S’agissant des dispositions constitutionnelles susceptibles d’être soumises à révision, il a donc évoqué en premier lieu l’article 35 de la Constitution du 1er août 2000. « C’est que l’article 35 de la Constitution pose, relativement, à l’éligibilité à la Présidence de la République, des conditions sévères qui ont été qualifiées d’exclusionnistes ou d’attentatoires à l’unité nationale », a-t-il expliqué. Avant de souligner que sa mise en œuvre a eu pour effet de rendre inéligibles nombre de personnes qui, en 2000, avaient fait acte de candidature à l’élection présidentielle. « Il a donc été prévu que cet article soit modifié (…) La révision préconisée devait tendre, fondamentalement, à remplacer la conjonction et par la conjonction ou. Ainsi, le candidat à l’élection présidentielle ‘‘doit être exclusivement de nationalité ivoirienne, né de père ou de mère ivoirien d’origine’’ », a indiqué le constitutionnaliste.
Autres articles visés
Selon lui, outre l’article 35, la révision constitutionnelle pourrait concerner les « faiblesses de forme ou de formulation » en vue de « combler les lacunes du texte, sans omettre de corriger les erreurs matérielles. »
Article 97
« Les projets ou propositions de loi et les projets d'ordonnance peuvent être soumis pour avis au Conseil constitutionnel », stipule cet article.
Cet article dira, le constitutionnaliste, est reconnu contraire à la Constitution par la technique du contrôle de constitutionnalité par voie d’exception. La nouvelle Constitution pourrait, propose-t-il, désigner le président de l’Assemblée nationale comme l’organe compétent pour solliciter l’avis du Conseil constitutionnel à propos des propositions de loi.
Article 95
« Les engagements internationaux visés par l'article avant leur ratification, les lois organiques avant leur promulgation, les règlements de l'Assemblée nationale avant leur mise en application, doivent être déférés par le Président de la République ou le président de l'Assemblée nationale au Conseil constitutionnel qui se prononce sur leur conformité à la Constitution. Aux mêmes fins, les lois, avant leur promulgation, peuvent être déférées au Conseil constitutionnel par le Président de la République, le président de l'Assemblée nationale, tout groupe parlementaire ou 1/10e des membres de l'Assemblée nationale. La saisine du Conseil constitutionnel suspend le délai de promulgation ».
Article 84
« Le Président de la République négocie et ratifie les traités et les accords internationaux. »
Article 85
« Les Traités de paix, les Traités ou Accords relatifs à l'organisation internationale, ceux qui modifient les lois internes de l'État ne peuvent être ratifiés qu'à la suite d'une loi. »

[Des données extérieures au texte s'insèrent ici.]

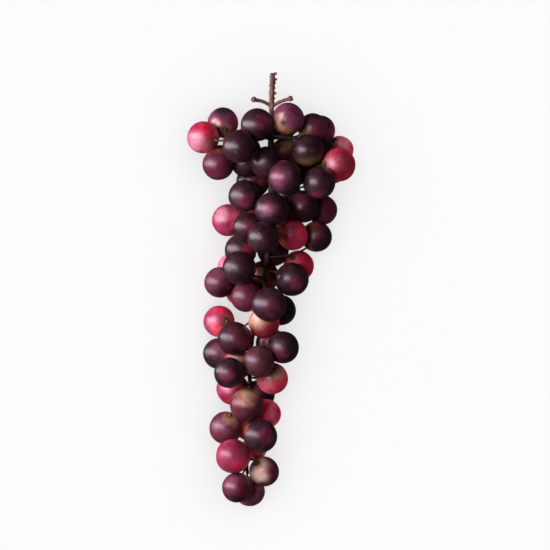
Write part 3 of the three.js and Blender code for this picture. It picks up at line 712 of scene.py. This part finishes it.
def stalk_directions(berries, stem):
    """The way from each berry's middle to the end of its stalk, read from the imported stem."""
    points = np.array([v.co for v in stem.data.vertices]) / MM
    found = []
    for x, y, z, radius in berries:
        away = points - np.array([x, y, z])
        inside = np.linalg.norm(away, axis=1) < radius - STALK_DEPTH
        toward = away[inside].mean(0) if inside.any() else np.array([-x, 0, STEM_HEIGHT - z])
        found.append(toward / np.linalg.norm(toward))
    return found


def draw_back(packed):
    """The berries with the visible ones at the places of the table, and the closers in theirs."""
    drawn = [list(berry) for berry in packed]
    for berry, row in zip(drawn, BERRIES):
        right, down, growth = CLOSERS.get(row[:2], (0, 0, 1))
        berry[:2] = place(row[0] + right, row[1] + down, 0)[:2]
        berry[3] *= growth
    return drawn


def follow_berries(points, packed, drawn, stalks):
    """Moves the ends of the stalks with the berries that they hold, by a few millimetres at most."""
    for before, after, out in zip(packed, drawn, stalks):
        shift = np.array(after[:3]) - np.array(before[:3])
        end = np.array(before[:3]) + out * before[3]
        share = np.exp(-((np.linalg.norm(points - end, axis=1) / STALK_GIVE) ** 2))
        points = points + share[:, None] * shift
    return points


def family(tone):
    """The family of berries that a skin's tone belongs to, which share a material."""
    if tone in DARK_TONES:
        return "dark"
    return "red" if tone in RED_TONES else "plum"


def waves(out, *sets):
    """Uneven waves over the directions of a ball, the sum of one for each way and turn."""
    return sum(np.sin(out @ np.array(way) + turn) for way, turn in sets)


class Berry:
    """One grape: where it lies, its colours, and its mesh."""

    def __init__(self, index, at, radius, stalk, looks):
        self.at, self.radius, self.stalk = np.array(at), radius, stalk
        self.skin, self.patches = looks[:2]
        self.scar_way = -stalk
        if len(looks) > 2:
            x, y = looks[2]
            self.scar_way = np.array([x, y, math.sqrt(radius**2 - x * x - y * y)]) / radius
        draw = seeded(BERRY_SEED + SEED_STEP * index)
        self.draws = [next(draw) for _ in range(DRAWS)]
        self.turns = [number * TURN for number in self.draws]

    def patch(self, out, clock, outward, size):
        """How much of a patch's colour the skin has in each direction."""
        turn = math.radians(clock * 30)
        tilt = math.asin(min(outward, 1)) + max(0, outward - 1) * PAST_RIM
        flat = math.sin(tilt)
        way = np.array([flat * math.sin(turn), flat * math.cos(turn), math.cos(tilt)])
        ragged = waves(
            out,
            ((5.1, 2.7, 3.3), clock + self.turns[9]),
            ((-3.3, 6.1, 4.7), size * 9 + self.turns[10]),
        )
        angle = np.arccos(np.clip(out @ way, -1, 1)) + PATCH_RAGGED * ragged
        share = np.clip((size * PATCH_REACH - angle) / (size * PATCH_FADE), 0, 1)
        return (share * share * (3 - 2 * share))[:, None]

    def colours(self, out):
        """The colour of its skin in each direction.

        Some of its patches are painted highlights, painted shade or painted light.
        """
        patches = []
        for k, tone in enumerate(UNDER_PATCHES[family(self.skin)]):
            outward = UNDER_OUTWARD[0] + UNDER_OUTWARD[1] * self.draws[k + 5]
            size = UNDER_SIZE[0] + UNDER_SIZE[1] * self.draws[k + 4]
            patches.append((tone, 12 * self.draws[k + 2], outward, size))
        shades = np.tile(colour(TONES[self.skin]), (len(out), 1))
        for tone, clock, outward, size in patches + self.patches:
            share = self.patch(out, clock, outward, size)
            shades = shades + share * (np.array(colour(TONES[tone])) - shades)
        return shades

    def mesh(self, directions):
        """Its points in millimetres, and what its skin shows at each of them."""
        out = directions @ turn_to(self.stalk)
        angle = np.arccos(np.clip(directions[:, 2], -1, 1))
        angles = {"stalk": angle, "scar": math.pi - angle}
        lumps = waves(
            out,
            ((3.36, 2.08, 1.12), self.turns[0]),
            ((-1.98, 4.18, 3.08), self.turns[1]),
        )
        size = self.radius * (1 + LUMPS * lumps)
        for end, ring, height, width in RELIEF:
            size = size + height * np.exp(-(((angles[end] - ring) / width) ** 2))
        points = self.at + out * size[:, None]
        points[:, 2] = np.maximum(points[:, 2], FLOOR_GAP)
        offset = np.array(self.draws[2:5]) * GRAIN_SPREAD
        return {
            "points": points,
            "skin": self.colours(out),
            "stalk_end": angle * self.radius,
            "scar": np.arccos(np.clip(out @ self.scar_way, -1, 1)) * self.radius,
            "grain": directions * self.radius + offset,
            "long_grain": directions * np.array(LONG_GRAIN) + offset,
        }


def berries_piece(name, berries, material):
    """One piece that holds the berries of a colour family."""
    directions, faces = ball_directions()
    meshes = [berry.mesh(directions) for berry in berries]
    count = len(directions)
    points = np.vstack([m["points"] for m in meshes]) * MM
    every_face = [tuple(v + k * count for v in face) for k in range(len(berries)) for face in faces]
    mesh = bpy.data.meshes.new(name)
    mesh.from_pydata(points.tolist(), [], every_face)
    for key in ("stalk_end", "scar"):
        values = np.concatenate([m[key] for m in meshes])
        mesh.attributes.new(key, "FLOAT", "POINT").data.foreach_set("value", values)
    bloom = np.repeat([BLOOM[0] + BLOOM[1] * berry.draws[5] for berry in berries], count)
    mesh.attributes.new("bloom", "FLOAT", "POINT").data.foreach_set("value", bloom)
    for key in ("grain", "long_grain"):
        values = np.vstack([m[key] for m in meshes]).ravel()
        mesh.attributes.new(key, "FLOAT_VECTOR", "POINT").data.foreach_set("vector", values)
    shades = np.vstack([m["skin"] for m in meshes]).ravel()
    mesh.attributes.new("skin", "FLOAT_COLOR", "POINT").data.foreach_set("color", shades)
    mesh.shade_smooth()
    piece = bpy.data.objects.new(name, mesh)
    bpy.context.scene.collection.objects.link(piece)
    mesh.materials.append(material)
    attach(piece, "root")
    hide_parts("berries")
    return piece


def bend(points):
    """Bends single stalks a little aside."""
    for across, along, height, reach, right, down in BENDS:
        away = np.linalg.norm(points - place(across, along, height), axis=1)
        share = np.exp(-((away / reach) ** 2))
        points = points + share[:, None] * np.array([right, -down, 0])
    return points


def add_nubs(mesh):
    """Adds the nubs of the cut end to the stem's mesh."""
    grown = bmesh.new()
    grown.from_mesh(mesh)
    for across, along, height, radius in NUBS:
        at = Matrix.Translation(Vector(place(across, along, height) * MM))
        bmesh.ops.create_icosphere(grown, subdivisions=2, radius=radius * MM, matrix=at)
    grown.to_mesh(mesh)
    grown.free()


def gnarl(mesh, berries):
    """Makes the bark uneven and notes where it is bare and where it meets a berry."""
    points = np.array([vertex.co for vertex in mesh.vertices]) / MM
    normals = np.array([vertex.normal for vertex in mesh.vertices])
    along = MIDDLE_ALONG - points[:, 1]
    bare = np.clip((BARE_END - along) / BARE_FADE, 0, 1)
    gap = np.full(len(points), float(COLLAR_REACH))
    for x, y, z, radius in berries:
        gap = np.minimum(gap, np.linalg.norm(points - (x, y, z), axis=1) - radius)
    collar = np.clip(1 - gap / COLLAR_REACH, 0, 1)
    knots = np.array([sum(noise.noise(p * fine) * high for fine, high in KNOTS) for p in points])
    points = points + normals * (knots * (HIDDEN_KNOTS + (1 - HIDDEN_KNOTS) * bare))[:, None]
    mesh.vertices.foreach_set("co", (points * MM).ravel())
    mesh.attributes.new("bare", "FLOAT", "POINT").data.foreach_set("value", bare)
    mesh.attributes.new("collar", "FLOAT", "POINT").data.foreach_set("value", collar)


def stem_piece(material, packed, drawn, stalks):
    """The stem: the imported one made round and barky, with small nubs on its bare end."""
    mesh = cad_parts["stem"].data.copy()
    mesh.name = "woody_stem"
    points = np.array([v.co for v in mesh.vertices]) / MM
    points = bend(follow_berries(points, packed, drawn, stalks)) * MM
    mesh.vertices.foreach_set("co", points.ravel())
    add_nubs(mesh)
    piece = bpy.data.objects.new("woody_stem", mesh)
    bpy.context.scene.collection.objects.link(piece)
    mesh.materials.clear()
    bpy.context.view_layer.objects.active = piece
    swell = piece.modifiers.new("swell", "REMESH")
    swell.mode = "VOXEL"
    swell.voxel_size = BARK_VOXEL * MM
    swell.use_smooth_shade = True
    even = piece.modifiers.new("even", "SMOOTH")
    even.factor = 0.5
    even.iterations = BARK_ROUNDS
    proud = piece.modifiers.new("proud", "DISPLACE")
    proud.strength = BARK_PROUD * MM
    proud.mid_level = 0.0
    for modifier in ("swell", "even", "proud"):
        bpy.ops.object.modifier_apply(modifier=modifier)
    mesh = piece.data
    gnarl(mesh, drawn)
    mesh.materials.append(material)
    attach(piece, "root")
    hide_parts("stem")
    return piece


def add_camera():
    data = bpy.data.cameras.new("camera")
    data.sensor_width = SENSOR
    data.lens = SENSOR * VIEW_DISTANCE / VIEW_WIDTH
    camera = bpy.data.objects.new("camera", data)
    camera.location = (*VIEW_MIDDLE, VIEW_DISTANCE + VIEW_LEVEL)
    bpy.context.scene.collection.objects.link(camera)
    bpy.context.scene.camera = camera


def add_light(name, kind, power, at):
    data = bpy.data.lights.new(name, kind)
    data.energy = power
    light = bpy.data.objects.new(name, data)
    light.location = at
    light.rotation_euler = (Vector(LIT_POINT) - Vector(at)).to_track_quat("-Z", "Y").to_euler()
    bpy.context.scene.collection.objects.link(light)
    return light


def add_window():
    """The one strong light: a tall soft window, low on the left of the bunch."""
    light = add_light("window", "AREA", WINDOW_POWER, WINDOW_AT)
    light.data.shape = "RECTANGLE"
    light.data.size, light.data.size_y = WINDOW_SIZE
    return light


def add_wash(name, strength):
    """Soft light from overhead on the floor alone, which keeps it evenly pale."""
    light = add_light(name, "SUN", strength, WASH_AT)
    light.data.angle = math.radians(WASH_SPREAD)
    return light


def light_only(light, objects):
    """Keeps a light to some objects."""
    lit = bpy.data.collections.new(light.name + "_lights")
    for piece in objects:
        lit.objects.link(piece)
    light.light_linking.receiver_collection = lit


def add_floor():
    mesh = bpy.data.meshes.new("floor")
    signs = [(-1, -1), (1, -1), (1, 1), (-1, 1)]
    corners = [(x * FLOOR_HALF, y * FLOOR_HALF, 0) for x, y in signs]
    mesh.from_pydata(corners, [], [(0, 1, 2, 3)])
    floor = bpy.data.objects.new("floor", mesh)
    material, shader = new_material("floor_paper")
    values = {"Base Color": colour(FLOOR_TONE), "Roughness": 0.9, "Specular IOR Level": 0.0}
    surface = shader.node("BsdfPrincipled", {}, values)
    shader.node("OutputMaterial", {}, {"Surface": surface})
    mesh.materials.append(material)
    bpy.context.scene.collection.objects.link(floor)
    floor.visible_glossy = False
    return floor


def add_world():
    world = bpy.data.worlds.new("studio")
    world.use_nodes = True
    shader = Shader(world.node_tree)
    way = shader.node("TexCoord", output="Generated")
    across = shader.node("SeparateXYZ", {}, {0: way}, output="X")
    up = shader.node("SeparateXYZ", {}, {0: way}, output="Z")
    left = across.smooth(-1.0, 0.1, 1.0, 0.0)
    shade = shader.mix(left, colour(ROOM_RIGHT), colour(ROOM_LEFT))
    shade = shader.mix(up.smooth(-0.2, 0.05), colour(ROOM_BELOW), shade)
    seen = shader.node("LightPath", output="Is Camera Ray")
    shade = shader.mix(seen, shade, colour(SEEN_ROOM))
    room = shader.node("Background", {}, {"Color": shade, "Strength": 1.0})
    shader.node("OutputWorld", {}, {"Surface": room})
    bpy.context.scene.world = world


def grow_grapes(drawn, stalks):
    """The berries with their looks, the ones of the table first."""
    grapes = []
    for index, (berry, stalk) in enumerate(zip(drawn, stalks)):
        hidden = HIDDEN_LOOKS[index % len(HIDDEN_LOOKS)]
        looks = BERRIES[index][3:] if index < len(BERRIES) else hidden
        grapes.append(Berry(index, berry[:3], berry[3], stalk, looks))
    return grapes


def lay_bunch():
    """The pieces of the bunch: the berries of each family, and the stem."""
    limbs = [Limb(rows) for rows in (AXIS, LEFT_BRANCH, RIGHT_BRANCH, LEFT_TWIG, RIGHT_TWIG)]
    balls = [ball for limb in limbs for ball in limb.balls()]
    settled = settle([row[:3] for row in BERRIES], balls)
    packed = press_together(fill(settled, balls), balls)
    stalks = stalk_directions(packed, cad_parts["stem"])
    drawn = draw_back(packed)
    grapes = grow_grapes(drawn, stalks)
    pieces = []
    for kind, settings in FAMILIES.items():
        skin = skin_material(kind + "_skin", *settings)
        mine = [berry for berry in grapes if family(berry.skin) == kind]
        pieces.append(berries_piece(kind + "_berries", mine, skin))
    pieces.append(stem_piece(bark_material(), packed, drawn, stalks))
    return pieces


add_camera()
add_world()
floor = add_floor()
window = add_window()
shaded_wash = add_wash("shaded_wash", SHADED_WASH)
even_wash = add_wash("even_wash", EVEN_WASH)
even_wash.data.use_shadow = False
bpy.context.scene.view_settings.view_transform = "Standard"

light_only(window, lay_bunch())
light_only(shaded_wash, [floor])
light_only(even_wash, [floor])

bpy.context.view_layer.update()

« Au titre des erreurs matérielles, à corriger, il s’impose que l’article 95 de la Constitution soit modifié dans le sens d’une rectification: l’article 84 de la Constitution, visé à tort par l’article 95 de la Constitution, doit céder la place à l’article 85 de la Constitution », soutient le Professeur Martin Bléou.
Les propositions du Conseil constitutionnel
Selon lui, outre ces articles, les propositions du Conseil constitutionnel issues de deux séminaires de réflexion, tenus en 2012 et 2013, et soumises au Président de la République, pourraient être prises en compte.
« Ces propositions tendent à provoquer des modifications constitutionnelles touchant le statut du Conseil constitutionnel, ses compétences et ses pouvoirs », a-t-il souligné. Avant d’ajouter que répondant à ces propositions, lors de la cérémonie solennelle des 20 ans du Conseil constitutionnel, le Chef de l’État s’est engagé à prendre les initiatives nécessaires. Par ailleurs, et l’en croire, il n’est pas à exclure que d’autres éléments apparaissent le moment venu. C’est d’ailleurs pourquoi, dira-t-il, « la Constitution à venir différera de celle du 1er août 2000 en ce qu’elle s’attachera à faire disparaître les dispositions confligènes » (…)
Évoquant la volonté du Chef de l’État d’instituer un poste de vice-président, Professeur Martin Bléou s’est interrogé: « Quel en sera le mode de désignation ? Quels seront ses attributions, ses rapports avec le Président de la République ? »
La Côte d’Ivoire a connu 10 révisions constitutionnelles
Selon Professeur Martin Bléou, l’idée de révision de la Constitution est une constante qui traverse la vie juridique et politique. « Si l’on part de la Constitution du 3 novembre 1960, qui est celle de la première République, on note que ladite Constitution consacre un titre (le titre XII) à sa révision. Sur cette base, huit (8) révisions ont été opérées sous le Président Félix Houphouët-Boigny et deux (2) sous le Président Henri Konan Bédié, dont la dernière, celle du 2 juillet 1998, « a touché 53 articles sur un total de 76… Ce qui a appelé de vives critiques tant de la part des juristes que des politiques », a-t-il rappelé.